INFORMATION PROVIDED:
========

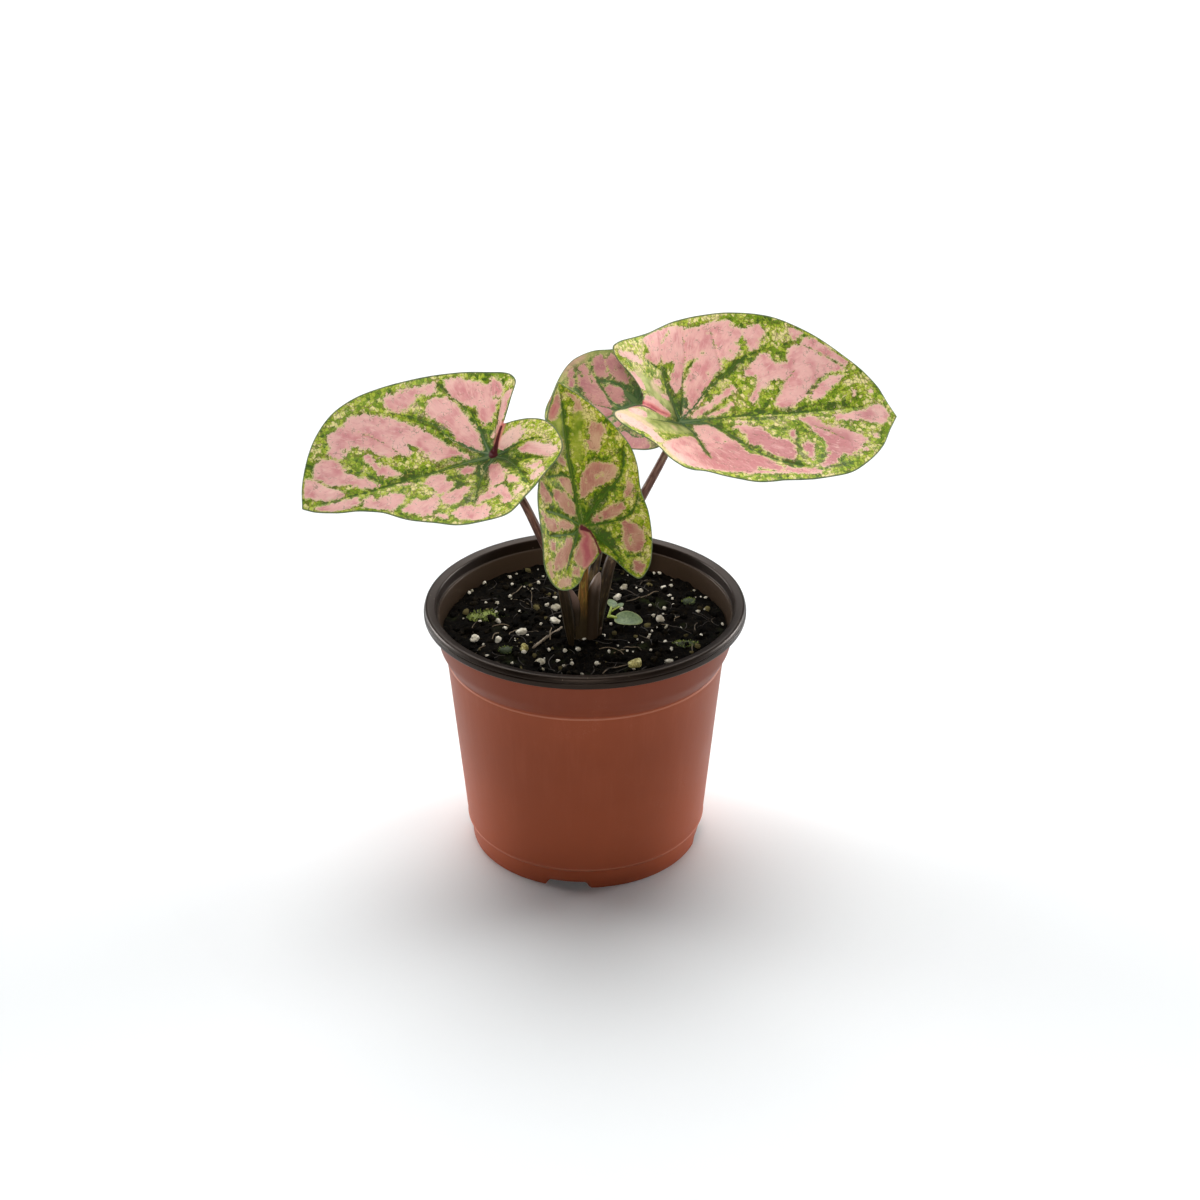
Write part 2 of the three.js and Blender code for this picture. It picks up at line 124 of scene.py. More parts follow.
def smooth_step(values, low, high):
    share = np.clip((values - low) / (high - low), 0, 1)
    return share * share * (3 - 2 * share)


def reach_inside(spots, strokes):
    """How far each spot lies inside the widest of the strokes, negative outside.

    A stroke is a chain of stations (u, v, half width)."""
    best = np.full(len(spots), -FAR)
    for stroke in strokes:
        stations = np.array(stroke, float)
        if len(stations) == 1:
            stations = np.repeat(stations, 2, axis=0)
        for start, end in zip(stations[:-1], stations[1:]):
            step = end[:2] - start[:2]
            share = ((spots - start[:2]) @ step) / max(step @ step, 1e-9)
            share = np.clip(share, 0, 1)
            gap = np.hypot(*(spots - start[:2] - share[:, None] * step).T)
            best = np.maximum(best, start[2] + (end[2] - start[2]) * share - gap)
    return best


def reach_within(spots, outlines):
    """How far each spot lies inside the closed outlines, negative outside."""
    best = np.full(len(spots), -FAR)
    for outline in outlines:
        corners = np.array(outline, float)
        near = np.all((spots > corners.min(axis=0) - 6) & (spots < corners.max(axis=0) + 6), axis=1)
        here = spots[near]
        gap = np.full(len(here), FAR)
        inside = np.zeros(len(here), bool)
        for start, end in zip(corners, np.roll(corners, -1, axis=0)):
            step = end - start
            share = np.clip(((here - start) @ step) / (step @ step), 0, 1)
            gap = np.minimum(gap, np.hypot(*(here - start - share[:, None] * step).T))
            spans = (start[1] > here[:, 1]) != (end[1] > here[:, 1])
            rise = step[1] if step[1] else 1e-9
            inside ^= spans & (here[:, 0] < start[0] + (here[:, 1] - start[1]) * step[0] / rise)
        best[near] = np.maximum(best[near], np.where(inside, gap, -gap))
    return best


# ---- Curves and rods ----


def smooth_curve(stations, count, spacing=3):
    """Even steps along a centripetal curve. The first "spacing" numbers of a station are its place."""
    knots = np.array(stations, float)
    knots = np.vstack([2 * knots[0] - knots[1], knots, 2 * knots[-1] - knots[-2]])
    fine = []
    for i in range(1, len(knots) - 2):
        near = knots[i - 1 : i + 3]
        gaps = np.linalg.norm(np.diff(near[:, :spacing], axis=0), axis=1) ** 0.5
        gaps[1] = max(gaps[1], 1e-4)
        before, here, after = np.where(gaps < 1e-4, gaps[1], gaps)
        first, second, third = np.diff(near, axis=0)
        leave = first / before - (near[2] - near[0]) / (before + here) + second / here
        arrive = second / here - (near[3] - near[1]) / (here + after) + third / after
        t = np.linspace(0, 1, 60, endpoint=i == len(knots) - 3)[:, None]
        square = 3 * second - here * (2 * leave + arrive)
        cubic = -2 * second + here * (leave + arrive)
        fine.append(near[1] + here * leave * t + square * t**2 + cubic * t**3)
    fine = np.vstack(fine)
    along = np.r_[0, np.cumsum(np.linalg.norm(np.diff(fine[:, :spacing], axis=0), axis=1))]
    wanted = np.linspace(0, along[-1], count)
    return np.stack([np.interp(wanted, along, column) for column in fine.T], axis=1)


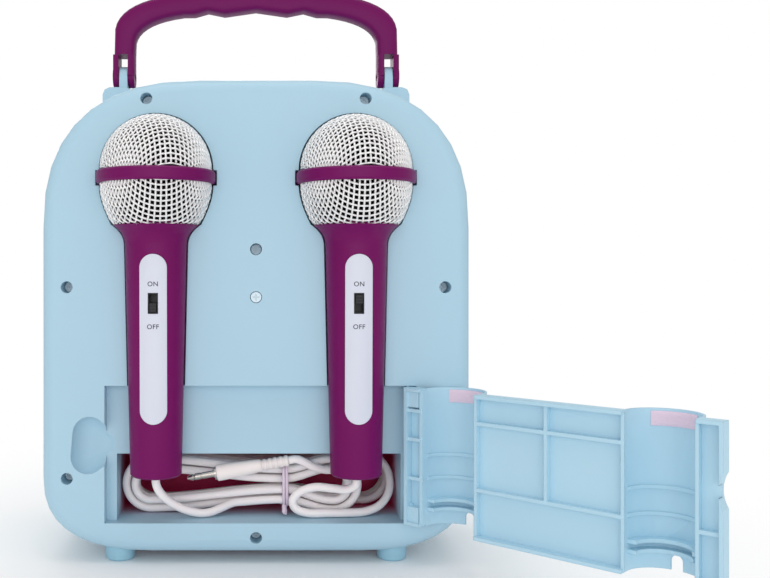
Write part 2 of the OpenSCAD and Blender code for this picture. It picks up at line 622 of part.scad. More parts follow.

========

GIVEN EXERCISE: Set every line of the listing down word for word.

FINISHED TASK:
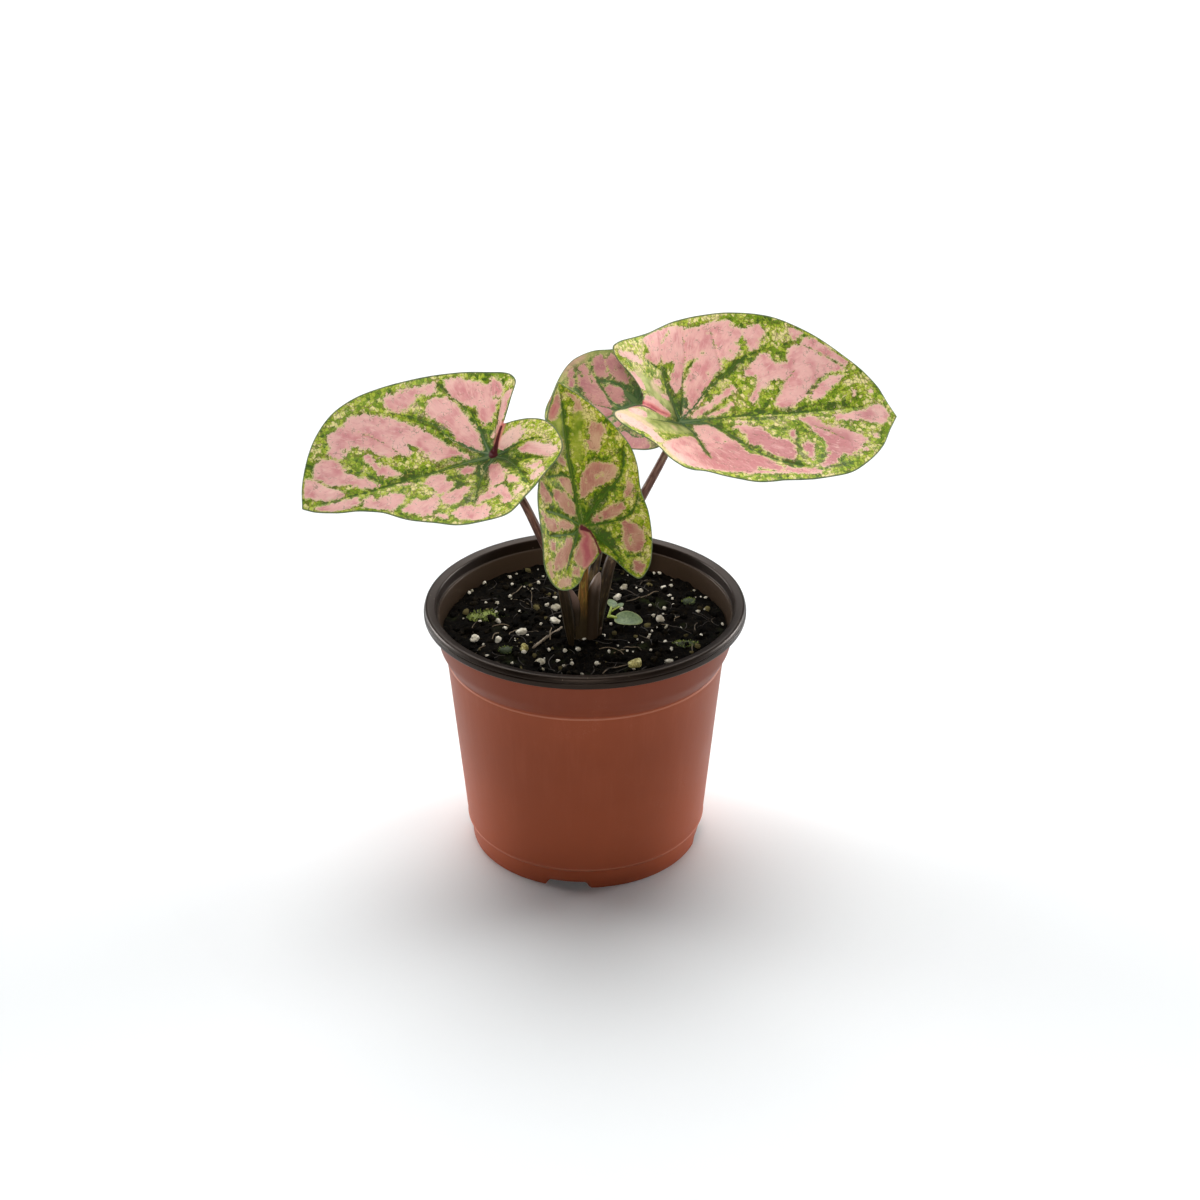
Write part 2 of the three.js and Blender code for this picture. It picks up at line 124 of scene.py. More parts follow.
def smooth_step(values, low, high):
    share = np.clip((values - low) / (high - low), 0, 1)
    return share * share * (3 - 2 * share)


def reach_inside(spots, strokes):
    """How far each spot lies inside the widest of the strokes, negative outside.

    A stroke is a chain of stations (u, v, half width)."""
    best = np.full(len(spots), -FAR)
    for stroke in strokes:
        stations = np.array(stroke, float)
        if len(stations) == 1:
            stations = np.repeat(stations, 2, axis=0)
        for start, end in zip(stations[:-1], stations[1:]):
            step = end[:2] - start[:2]
            share = ((spots - start[:2]) @ step) / max(step @ step, 1e-9)
            share = np.clip(share, 0, 1)
            gap = np.hypot(*(spots - start[:2] - share[:, None] * step).T)
            best = np.maximum(best, start[2] + (end[2] - start[2]) * share - gap)
    return best


def reach_within(spots, outlines):
    """How far each spot lies inside the closed outlines, negative outside."""
    best = np.full(len(spots), -FAR)
    for outline in outlines:
        corners = np.array(outline, float)
        near = np.all((spots > corners.min(axis=0) - 6) & (spots < corners.max(axis=0) + 6), axis=1)
        here = spots[near]
        gap = np.full(len(here), FAR)
        inside = np.zeros(len(here), bool)
        for start, end in zip(corners, np.roll(corners, -1, axis=0)):
            step = end - start
            share = np.clip(((here - start) @ step) / (step @ step), 0, 1)
            gap = np.minimum(gap, np.hypot(*(here - start - share[:, None] * step).T))
            spans = (start[1] > here[:, 1]) != (end[1] > here[:, 1])
            rise = step[1] if step[1] else 1e-9
            inside ^= spans & (here[:, 0] < start[0] + (here[:, 1] - start[1]) * step[0] / rise)
        best[near] = np.maximum(best[near], np.where(inside, gap, -gap))
    return best


# ---- Curves and rods ----


def smooth_curve(stations, count, spacing=3):
    """Even steps along a centripetal curve. The first "spacing" numbers of a station are its place."""
    knots = np.array(stations, float)
    knots = np.vstack([2 * knots[0] - knots[1], knots, 2 * knots[-1] - knots[-2]])
    fine = []
    for i in range(1, len(knots) - 2):
        near = knots[i - 1 : i + 3]
        gaps = np.linalg.norm(np.diff(near[:, :spacing], axis=0), axis=1) ** 0.5
        gaps[1] = max(gaps[1], 1e-4)
        before, here, after = np.where(gaps < 1e-4, gaps[1], gaps)
        first, second, third = np.diff(near, axis=0)
        leave = first / before - (near[2] - near[0]) / (before + here) + second / here
        arrive = second / here - (near[3] - near[1]) / (here + after) + third / after
        t = np.linspace(0, 1, 60, endpoint=i == len(knots) - 3)[:, None]
        square = 3 * second - here * (2 * leave + arrive)
        cubic = -2 * second + here * (leave + arrive)
        fine.append(near[1] + here * leave * t + square * t**2 + cubic * t**3)
    fine = np.vstack(fine)
    along = np.r_[0, np.cumsum(np.linalg.norm(np.diff(fine[:, :spacing], axis=0), axis=1))]
    wanted = np.linspace(0, along[-1], count)
    return np.stack([np.interp(wanted, along, column) for column in fine.T], axis=1)


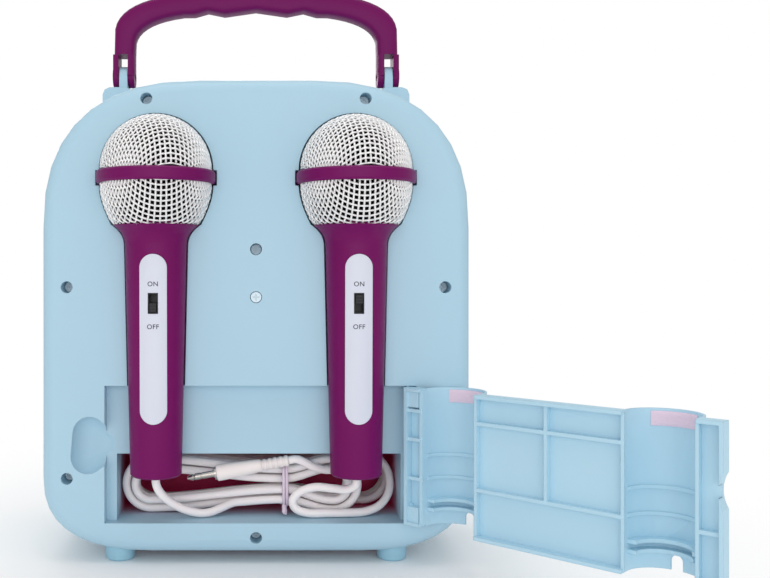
Write part 2 of the OpenSCAD and Blender code for this picture. It picks up at line 622 of part.scad. More parts follow.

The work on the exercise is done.